Generation and completion stages
The practice has two phases. The generation stage — utpatti-krama, Tibetan kyerim — is the construction of the visualised maṇḍala: the practitioner takes refuge, generates bodhicitta, dissolves the ordinary world into emptiness, and from that emptiness deliberately generates the form of the yidam together with the figure's seat, retinue and surrounding palace. The construction is held in mental imagery for as long as the session lasts; the mantra is recited a fixed number of times; the figure's empowerments are received. The work is the cultivation of divine pride (Tibetan lha'i nga rgyal) — the trained capacity to hold the ordinary self-construction in abeyance and to operate, for the duration of the session, as the awakened figure the visualisation embodies. The completion stage — niṣpanna-krama, Tibetan dzogrim — follows: the visualised maṇḍala is dissolved into the practitioner's subtle body (the channels nāḍī, winds prāṇa, and drops bindu the tantric physiology describes), and the recognition that follows the dissolution is rested in. The Six Yogas of Nāropa — inner heat (tummo), illusory body, dream yoga, clear light, bardo, consciousness transference (phowa) — are the Kagyu lineage's organisation of the completion-stage curriculum; Mahāmudrā and Dzogchen are the two converging accounts of what the recognition ultimately is.

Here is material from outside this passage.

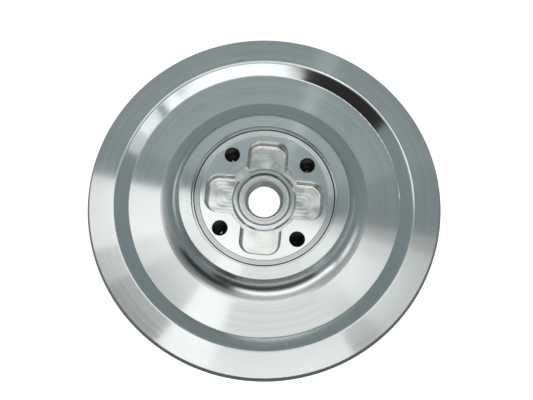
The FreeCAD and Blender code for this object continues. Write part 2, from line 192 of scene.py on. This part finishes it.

Where the curriculum surfaces in the index
The English-language index does not yet carry the anuttarayoga root tantras in source-text form; the Sanskrit and Tibetan texts of the Guhyasamāja, Cakrasaṃvara, Hevajra and Kālacakra are translated but in scholarly editions outside the contemporary teaching titles the corpus principally collects. What the index carries is the curriculum's downstream English-language reception. Chögyam Trungpa's *Cutting Through Spiritual Materialism* is the foundational English-language Karma Kagyu text and operates throughout inside the anuttarayoga framework, treating the vajrayāna path's methods of working directly with the energy of confusion as the class's defining move; the same author's collaboration with Francesca Fremantle on Karma Lingpa's *Tibetan Book of the Dead* maps the bardo yoga the completion stage's clear-light and consciousness-transference instructions are engineered to prepare. Pema Chödrön's *When Things Fall Apart*, her course on awakening compassion, and her teaching on uncertainty as the practice carry the bodhicitta and lojong curriculum the New Translation schools treat as the ethical and motivational ground without which the anuttarayoga generation stage produces only inflation. Tenzin Palmo's *Cave in the Snow* is the lived testimony of a Western Drukpa Kagyu nun whose twelve-year Himalayan retreat was structured around the anuttarayoga completion-stage curriculum and remains the most direct first-person account of long-form Tibetan tantric retreat practice in the corpus.
What it isn't
Anuttarayoga-tantra is not, despite the way the English word tantra drifted in late-twentieth-century North America, the curriculum of sacred sexuality the popular literature on the topic mostly assembles. The use of sexual symbolism in the higher tantras is technical: the union of male and female deity-figures (yab-yum) represents the union of upāya (skilful means) and prajñā (wisdom) the practice's recognition is engineered to produce, and the rare cases in the classical literature in which the practice involves an actual sexual partner are framed inside the most demanding samaya (commitment) requirements the Vajrayāna lineage knows. The Western popular tantra movement that runs from Osho through to its contemporary descendants is essentially independent of the Indo-Tibetan classical material and should not be confused with it. The class is also not, despite its name, a path-superior alternative the practitioner is supposed to skip the lower curriculum to reach: the classical Tibetan presentation is explicit that anuttarayoga without the foundations the Lamrim (graded path) supplies — bodhicitta, the emptiness view, the cultivation of stable śamatha — produces inflation rather than recognition. And it is not, despite the secrecy in which the actual transmissions are still held, a hidden teaching the corpus is keeping from its readers; the surface methods are now broadly publicly described, and the lineage's reticence about the detailed instructions reflects the position that the methods become operative only inside an authorised teacher-to-student relationship the printed page cannot supply.